Normalization

The normalize is a helper function to z-score your data. This is useful if your features (columns) are scaled differently within or across datasets. By default, hypertools normalizes across the columns of all datasets passed, but also affords the option to normalize columns within individual lists. Alternatively, you can also normalize each row. The function returns an array or list of arrays where the columns or rows are z-scored (output type same as input type).

Import packages


In [ ]:
import hypertools as hyp
import numpy as np

%matplotlib inline

Generate synthetic data

First, we generate two sets of synthetic data.
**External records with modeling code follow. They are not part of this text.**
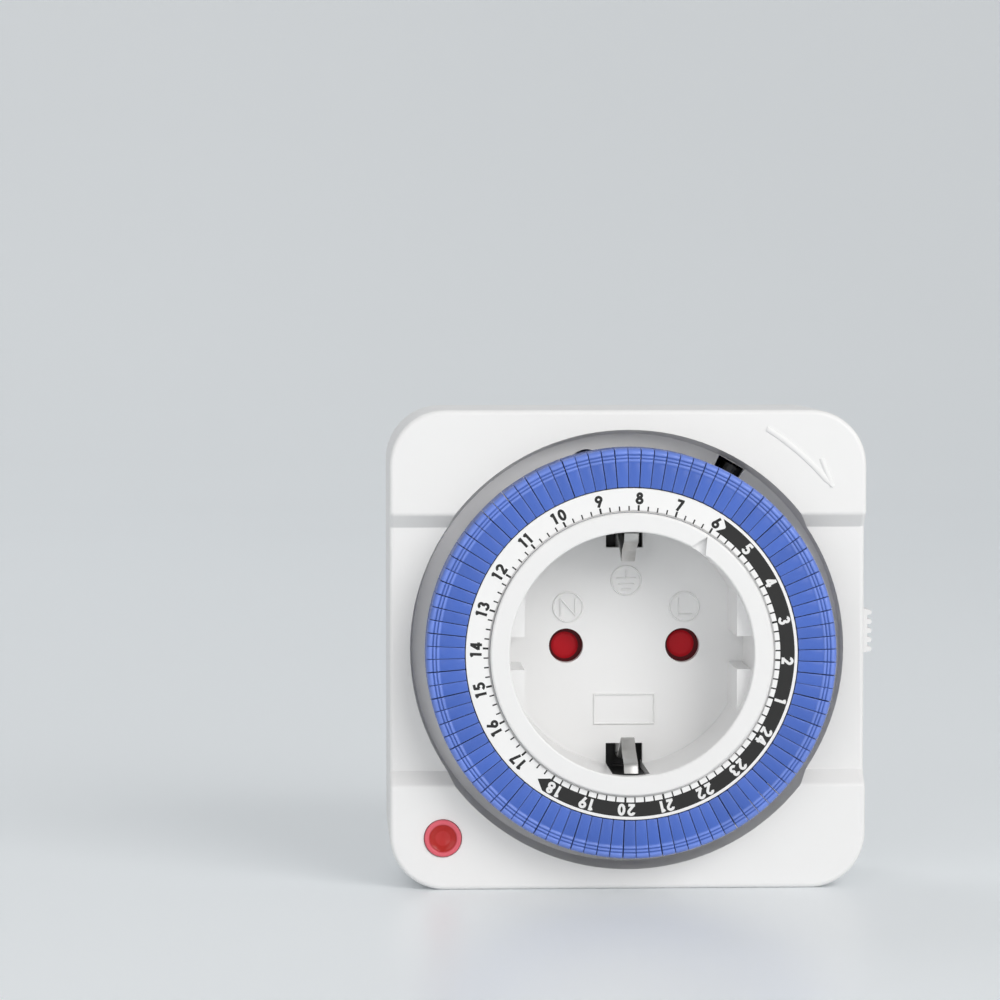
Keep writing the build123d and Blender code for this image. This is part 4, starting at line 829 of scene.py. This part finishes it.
def section_midline(outline, size, back):
    """For each point of a tappet's section, the nearest place on its cap's and skirt's midline."""
    cap_level = (back + TAPPET_FRONT) / 2 + 0.15
    skirt_level = (size.skirt_inner + size.outer_radius) / 2
    inner_end, rim_end = size.inner_radius + 0.9, -0.8
    count = len(outline)
    cap = np.stack([np.clip(outline[:, 0], inner_end, skirt_level), np.full(count, cap_level)], -1)
    skirt = np.stack([np.full(count, skirt_level), np.clip(outline[:, 1], cap_level, rim_end)], -1)
    nearer = np.linalg.norm(cap - outline, axis=1) < np.linalg.norm(skirt - outline, axis=1)
    return np.where(nearer[:, None], cap, skirt)


def tappet_prong(size, middle, back):
    """The prong behind a tappet: a section of radius and depth carried across its own angle."""
    near = size.prong_radius - size.prong_thickness / 2
    far = size.prong_radius + size.prong_thickness / 2
    end = back + size.prong_length
    section = np.array([(near, back), (far, back), (far, end), (near, end)])
    reach = np.degrees(size.prong_width / 2 / size.prong_radius)
    points = clock_point(section[:, 0], middle + np.array([[-reach], [reach]]), section[:, 1])
    return points, np.concatenate([grid_faces(2, 4, wrap_columns=True), end_faces(2, 4)[:, ::-1]])


class TIMER_OT_print_dial(bpy.types.Operator):
    """Prints the hours, the quarter marks and the night band on the number ring"""
    bl_idname = "timer.print_dial"
    bl_label = "Print the dial"

    def execute(self, context):
        size = context.scene.timer_dial
        low, high = RING_FRONT + size.ink_height, RING_FRONT - size.ink_height
        self.quarter_marks(size, low, high)
        self.night_band(size, low, high)
        self.ring_lip()
        self.hours(size, low)
        return {"FINISHED"}

    def quarter_marks(self, size, low, high):
        """A mark at each quarter of an hour; those beside the night band reach into it."""
        marks = []
        for quarter in range(HOURS * QUARTERS):
            on_hour = quarter % QUARTERS == 0
            width = size.hour_tick_width if on_hour else size.tick_width
            end = size.hour_tick_end if on_hour else size.tick_end
            time = (POINTER_HOUR - quarter / QUARTERS) % HOURS
            if time < NIGHT_END or time > NIGHT_START:
                end = max(end, size.band_inner + 0.02)
            strip = ribbon(line((0.0, 0.0), (0.0, end - size.tick_start)), width)
            lift = around_dial(size.tick_start, POINTER_ANGLE + QUARTER_STEP * quarter)
            marks.append(plate(strip, lift, low, high))
        printed("quarter_marks", marks, "ink")

    def night_band(self, size, low, high):
        """A band of radius and clock angle, pointed at both ends.

        Its start draws back by 2.7 degrees for each millimetre outside its tip's radius, and by
        that over 1.3 inside it. Its end draws back by 3.8 degrees from its middle to its edges.
        """
        tip_radius = 25.0
        radius = np.linspace(size.band_inner, size.band_outer, 9)
        off_middle = np.abs(radius - radius.mean()) / (size.band_outer - size.band_inner) * 2
        slant = np.where(radius > tip_radius, 1.0, 1.3)
        start = BAND_START - 2.7 * np.abs(radius - tip_radius) / slant
        end = BAND_END - 3.8 * off_middle
        angle = start[:, None] + (end - start)[:, None] * np.linspace(0, 1, 181)
        band = plate(clock_place(radius[:, None], angle), on_front(0.0, 0.0), low, high)
        printed("night_band", [band], "ink")

    def ring_lip(self):
        """The ring's sunk inner lip: a section of radius and depth turned about the dial's axis."""
        inner, outer = 22.64, 22.96
        front, back = RING_FRONT + 0.5, RING_FRONT + 1.6
        section = [(inner, back), (inner, front + 0.05), (inner + 0.06, front), (outer, front),
                   (outer, back)]
        lip = mesh_object("ring_lip", *turned(section, 0.0, 0.0, 240, closed=True))
        keep_edges_sharp(lip, 40)
        dress(lip, "number_ring", "dial")

    def hours(self, size, low):
        """The hours: black by day, and white and twice as thick on the night band."""
        day, night = [], []
        for hour in range(1, HOURS + 1):
            dark = hour < NIGHT_END or hour >= NIGHT_START
            front = RING_FRONT - (2 * size.ink_height if dark else size.ink_height)
            lift = around_dial(size.numeral_radius, hour_angle(hour) + HOUR_SHIFTS[hour])
            strokes = lettering(str(hour), size.numeral_height, size.numeral_stroke)
            (night if dark else day).extend(
                plate(grid, lift, low, front + step * STROKE_STEP)
                for step, grid in enumerate(strokes))
        printed("day_hours", day, "ink")
        printed("night_hours", night, "white_ink")


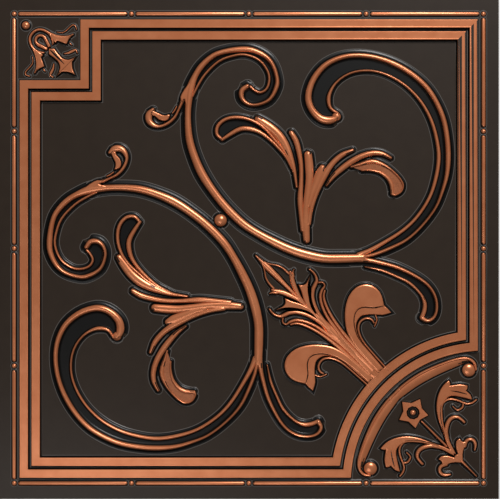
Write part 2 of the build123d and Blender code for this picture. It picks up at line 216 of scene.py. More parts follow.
MIDRIB = [
    (8.4, -8.4, 1.4), (14, -14, 3.6), (20, -20, 6.6), (28, -28, 6.4), (38, -38, 5), (50, -50, 3.6),
    (62, -62, 2.6), (72, -72, 3), (88, -88, 8), (110, -110, 11), (152.6, -152.6, 13),
]
FROND_THREAD = [
    (192, -231.4, 2.4), (186, -234, 2.2), (182, -239.4, 2.2), (181.4, -246, 2.2),
    (183.6, -253.6, 2), (186.8, -262, 2), (185.8, -269, 2), (182, -274, 1.6),
]
FROND_LEAFLET = [(186.4, -258, 1.8), (190.6, -257.6, 2), (193.4, -254.6, 2), (194.4, -250.6, 1.6),
                 (190, -245.6, 1)]
CORNER_CURLS = [
    [(234, -240.4, 3.4), (222, -237.6, 4.2), (213, -238.6, 4.4), (206.4, -241.8, 4.2),
     (203, -247, 3.8), (203.6, -253, 3), (209, -259.4, 2.6)],
    [(238, -259.4, 4.6), (231.8, -262, 3.6), (229.6, -266.4, 3.4), (231.6, -271, 3.4),
     (236.6, -272.8, 3), (242.4, -272, 1.8)],
]
PANEL_RINGS = [
    [(-247, 235.8, 2), (-253, 236.6, 2.6), (-259, 240.4, 2.6), (-263, 247, 2.6), (-263.6, 254, 2.6),
     (-260, 260, 2.6), (-254, 263.6, 2.6), (-247, 263, 2.6), (-240, 259.4, 2.4), (-233, 256.6, 2.2),
     (-225, 255, 2.2), (-217, 255.4, 2.2), (-211.6, 257.8, 1.4)],
    [(-243.6, 241, 2.4), (-249.6, 244, 2.6), (-254.6, 246.6, 2.6), (-256.6, 250.6, 2.6),
     (-254.6, 255.4, 2.6), (-250.6, 256.8, 2.6), (-246, 254.8, 2.6), (-243.2, 250, 2.6),
     (-240, 243.8, 2.4)],
]
PANEL_HOOKS = [
    [(-222.6, 234.8, 1), (-217, 235.8, 2.4), (-212.4, 238, 2.8), (-208.6, 239.2, 1.6),
     (-206.8, 235.6, 1)],
    [(-216, 247.6, 1), (-213.6, 245.4, 1)],
    [(-231, 260.8, 0.8), (-223.6, 260.4, 1), (-217.4, 265, 1.2), (-213, 269, 1.2),
     (-209.4, 268.6, 1.2), (-207.6, 264, 1)],
]
FLOWER_STEM = [(208, -208, 1.6), (220, -220, 2), (238, -238, 2.2)]
CORNER_SPIKE = [(256, -256, 3), (264, -264, 1.8), (274, -274, 1)]
CRESCENT = [
    (171.6, -186, 5), (184, -173.6, 8.6), (201, -161, 9.6), (219, -150.8, 9.6), (235, -143.4, 9.2),
    (247, -138.6, 8.6), (256, -135.6, 7), (263, -134.4, 4),
]
CRESCENT_LIP = [
    (169.8, -181, 2.2), (179.6, -170.2, 2.4), (190, -161.4, 2.4), (205, -151.4, 2.4),
    (220, -144, 2.4), (236, -137.6, 2.4), (250, -133.2, 2.6), (259, -131.8, 2.8),
    (266.6, -133.6, 3), (272, -138.6, 2.8), (273.4, -146, 2),
]
print("spray routes", len(SPRAY_FRONDS + SPRAY_CURLS), "palmette routes", len(PALMETTE_LEAVES))

# %% [markdown]
# Broad leaves. Where the real leaf is a flat or gently bowed body, a line down its middle is
# not enough, so it is drawn as an outline. Each outline is a few smooth edges that meet at the
# leaf's sharp tips and notches. Grooves pressed into the leaves are routes of their own.

# %% Broad leaves and grooves
BUD_BACK = [
    (160.6, -60), (156.8, -51.4), (149, -45), (139, -43.2), (129, -47), (120.6, -57),
    (116.2, -72), (116, -88), (119.4, -103), (130, -120), (154.6, -148),
]
BUD_HEAD = [
    [(161.8, -144), (148, -128), (139, -117.6), (132, -106.6), (128.8, -95), (130.6, -86.4),
     (137, -80.2), (150, -79), (161, -79.8), (171, -77)],
    [(171, -77), (167, -72.4), (162.6, -68.4)],
    [(162.6, -68.4)] + BUD_BACK,
    [(154.6, -148), (161.8, -144)],
]
BUD_CAP = [
    [(161.4, -144), (147, -128.4), (137.6, -116.4), (130.6, -104.6), (127.4, -93), (127.2, -82),
     (130.4, -74), (137, -70.8), (145, -71), (153, -71.6), (162.2, -68.6)],
    [(162.2, -68.6)] + BUD_BACK,
    [(154.6, -148), (161.4, -144)],
]
BUD_CREASE = [
    (166, -70.6, 0.6), (159.6, -69.8, 1.6), (150, -71.6, 2.2), (140, -70.8, 2.4), (132, -73.4, 2.4),
    (127.6, -80.6, 2.2), (127, -92, 1.8), (130.4, -104.6, 1.4), (138, -117, 0.6),
]
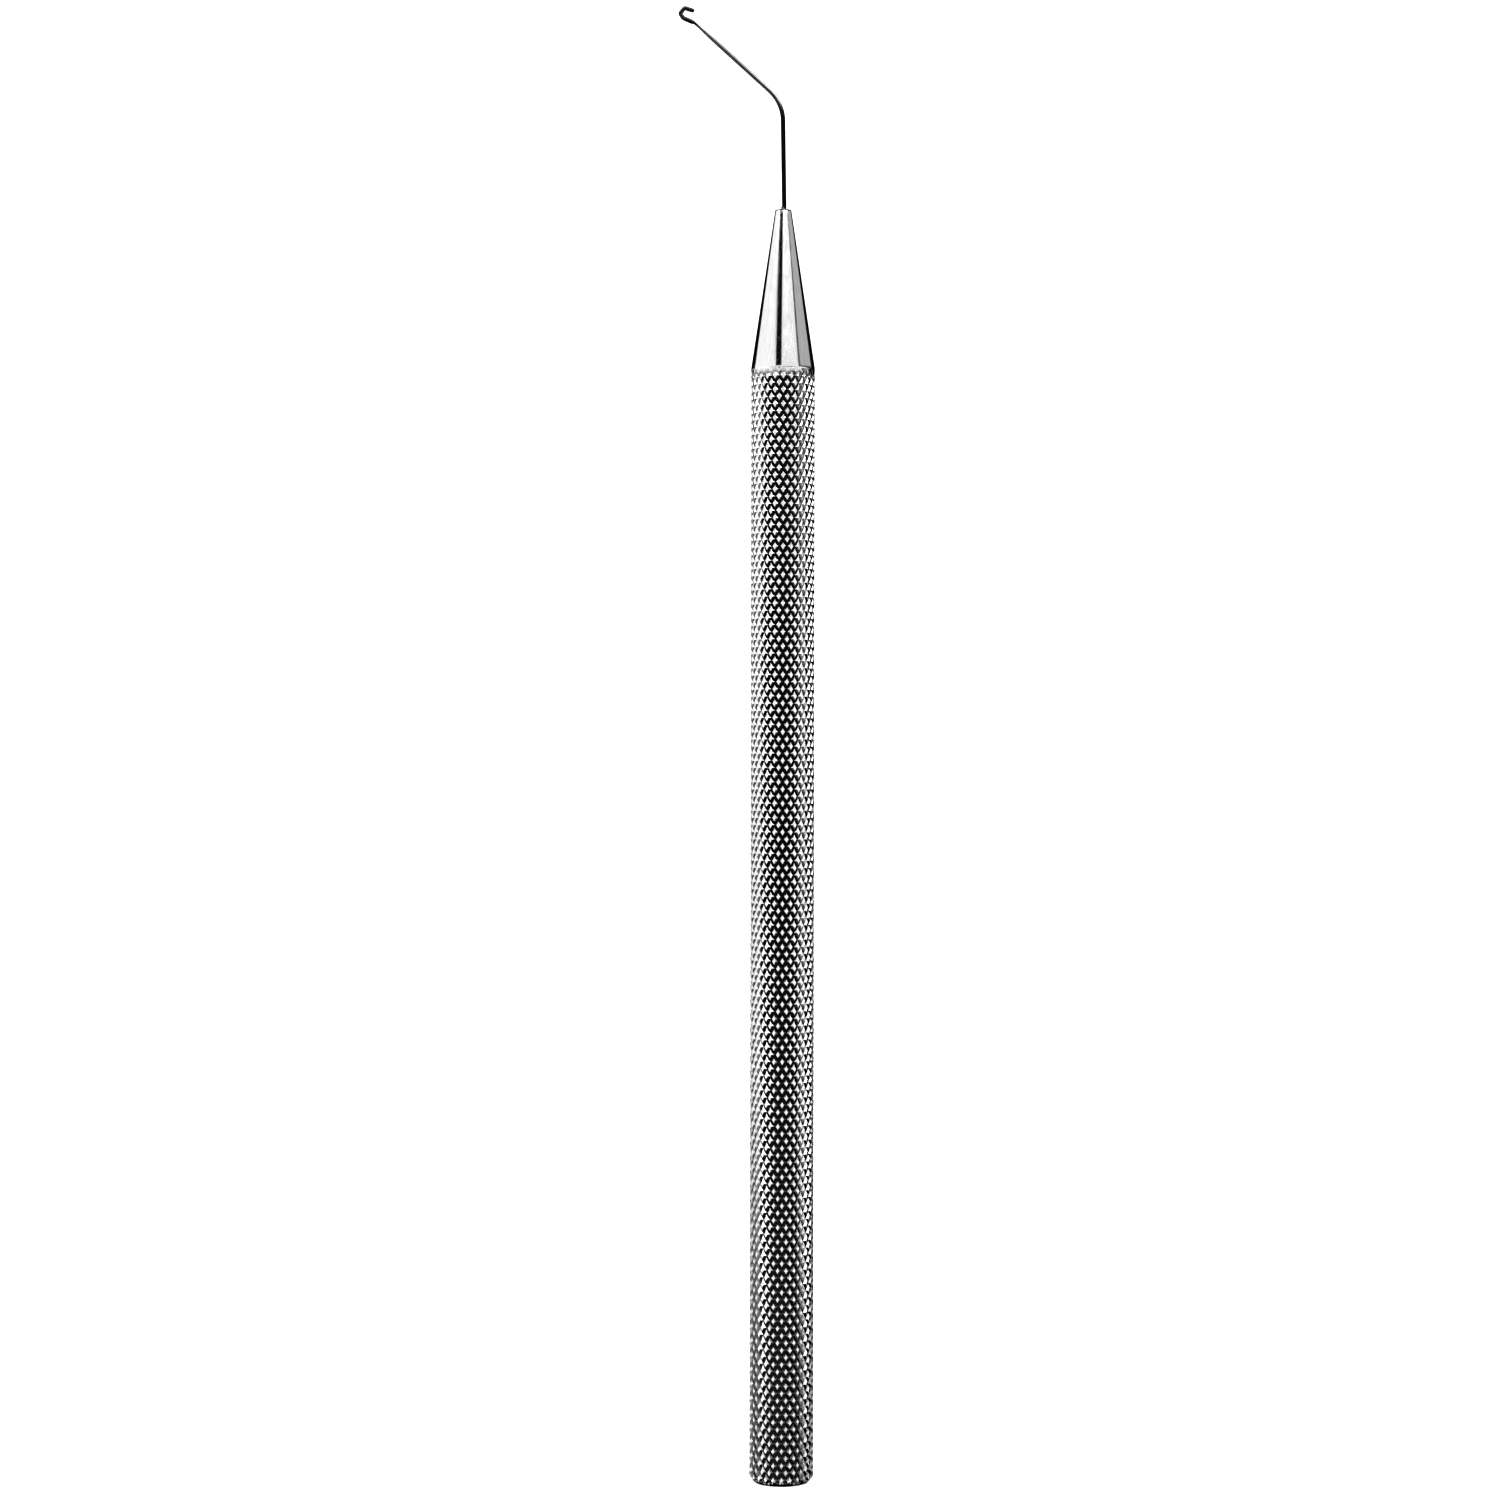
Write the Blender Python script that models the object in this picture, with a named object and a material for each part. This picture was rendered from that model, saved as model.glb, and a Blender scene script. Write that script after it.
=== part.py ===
"""Hooked dental explorer: a knurled tube handle, a turned nose cone and a one-piece wire tip.

The origin is the centre of the handle's flat butt end. +Z runs up the handle towards the tip. The wire's
bend and its hook lie in the XZ plane and lean to -X. Lengths are in metres.
"""

import math

import bmesh
import bpy

MM = 0.001

# Handle tube. Its radius is the one over the crests of the diamond knurl.
HANDLE_RADIUS = 3.25 * MM
BORE_RADIUS = 2.3 * MM
BUTT_CHAMFER = 0.55 * MM
BORE_CHAMFER = 0.12 * MM
SEAM_HEIGHT = 112.45 * MM
SEAM_EDGE = 0.04 * MM

# Nose cone. A short straight land carries on the handle's outline before the taper starts.
LAND_HEIGHT = 0.2 * MM
RIM_HEIGHT = 128.93 * MM
RIM_RADIUS = 0.84 * MM
RIM_ROUNDING = 0.1 * MM
ROUNDING_STEPS = 4
SPIGOT_LENGTH = 9.0 * MM
SPIGOT_CHAMFER = 0.4 * MM
RELIEF_WIDTH = 0.4 * MM
RELIEF_DEPTH = 0.12 * MM
TANG_LENGTH = 9.0 * MM

# Butt plug
PLUG_LENGTH = 6.0 * MM
PLUG_CHAMFER = 0.4 * MM
PLUG_EDGE = 0.12 * MM

# Clearance between two pieces that are pressed or brazed together, on each side
FIT_GAP = 0.03 * MM

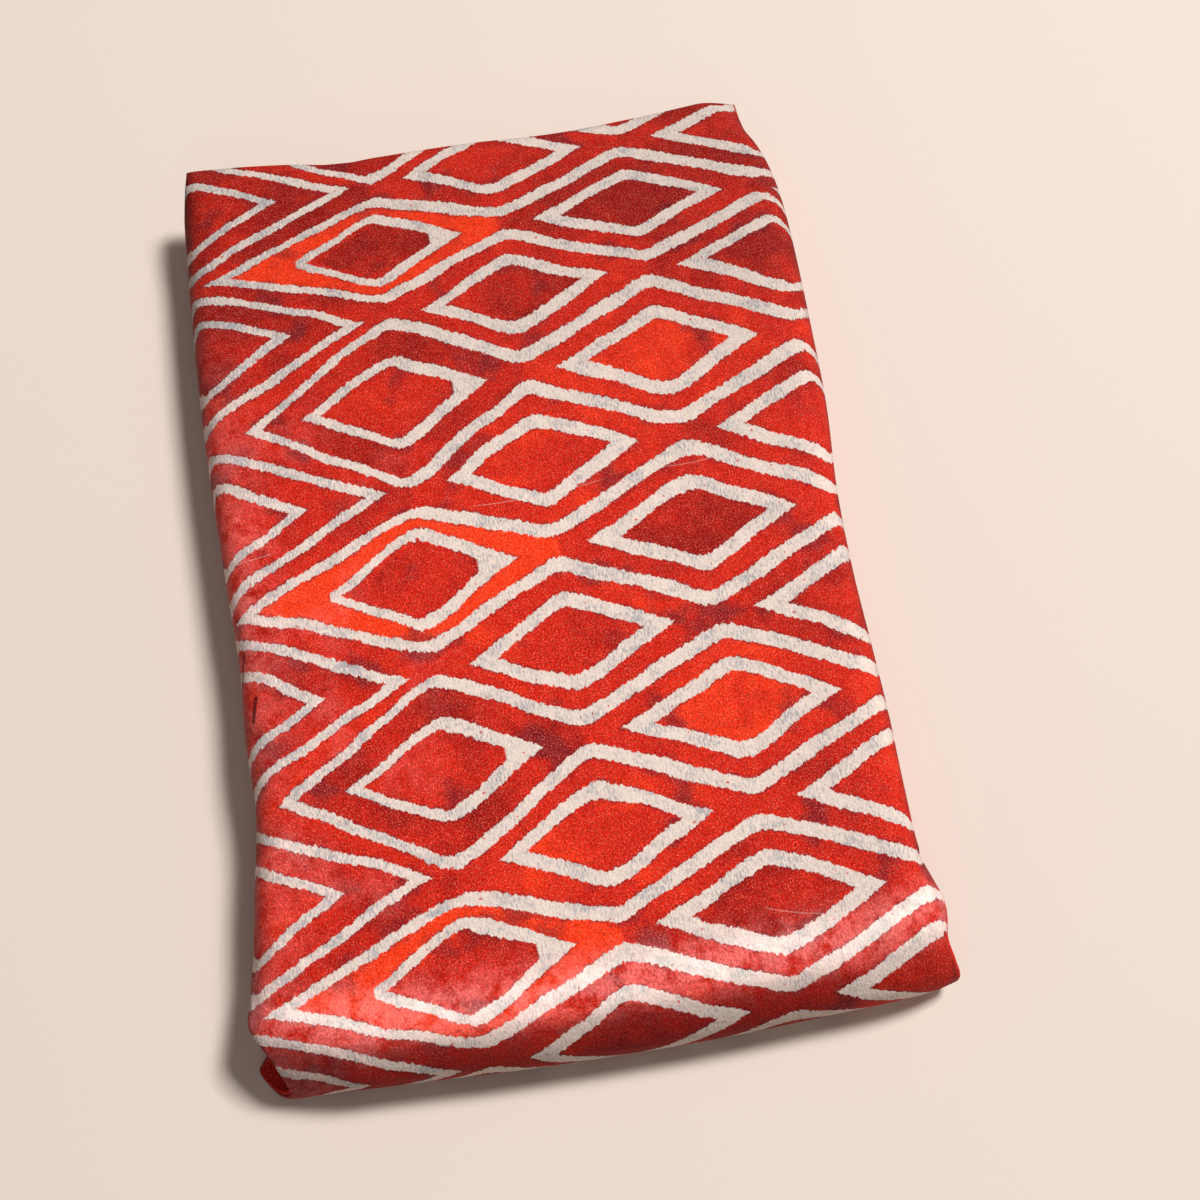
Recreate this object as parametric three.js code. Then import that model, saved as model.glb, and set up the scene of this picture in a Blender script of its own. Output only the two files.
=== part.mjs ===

We pull points randomly from a multivariate normal distribution for each set, so the sets will exhibit unique statistical properties.


In [ ]:
x1 = np.random.randn(10,10)
x2 = np.random.randn(10,10)

c1 = np.dot(x1, x1.T)
c2 = np.dot(x2, x2.T)

m1 = np.zeros([1,10])
m2 = 10 + m1

data1 = np.random.multivariate_normal(m1[0], c1, 100)
data2 = np.random.multivariate_normal(m2[0], c2, 100)

data = [data1, data2]

Visualize the data


In [ ]:
geo = hyp.plot(data, '.')

Normalizing (Specified Cols or Rows)

Or, to specify a different normalization, pass one of the following arguments as a string, as shown in the examples below.

  • 'across' - columns z-scored across passed lists (default)
  • 'within' - columns z-scored within passed lists
  • 'row' - rows z-scored

Normalizing 'across'

When you normalize 'across', all of the data is stacked/combined, and the normalization is done on the columns of the full dataset. Then the data is split back into separate elements.


In [ ]:
norm = hyp.normalize(data, normalize = 'across')
geo = hyp.plot(norm, '.')

Normalizing 'within'

When you normalize 'within', normalization is done on the columns of each element of the data, separately.


In [ ]:
norm = hyp.normalize(data, normalize = 'within')
geo = hyp.plot(norm, '.')

Normalizing by 'row'


In [ ]:
norm = hyp.normalize(data, normalize = 'row')
geo = hyp.plot(norm, '.')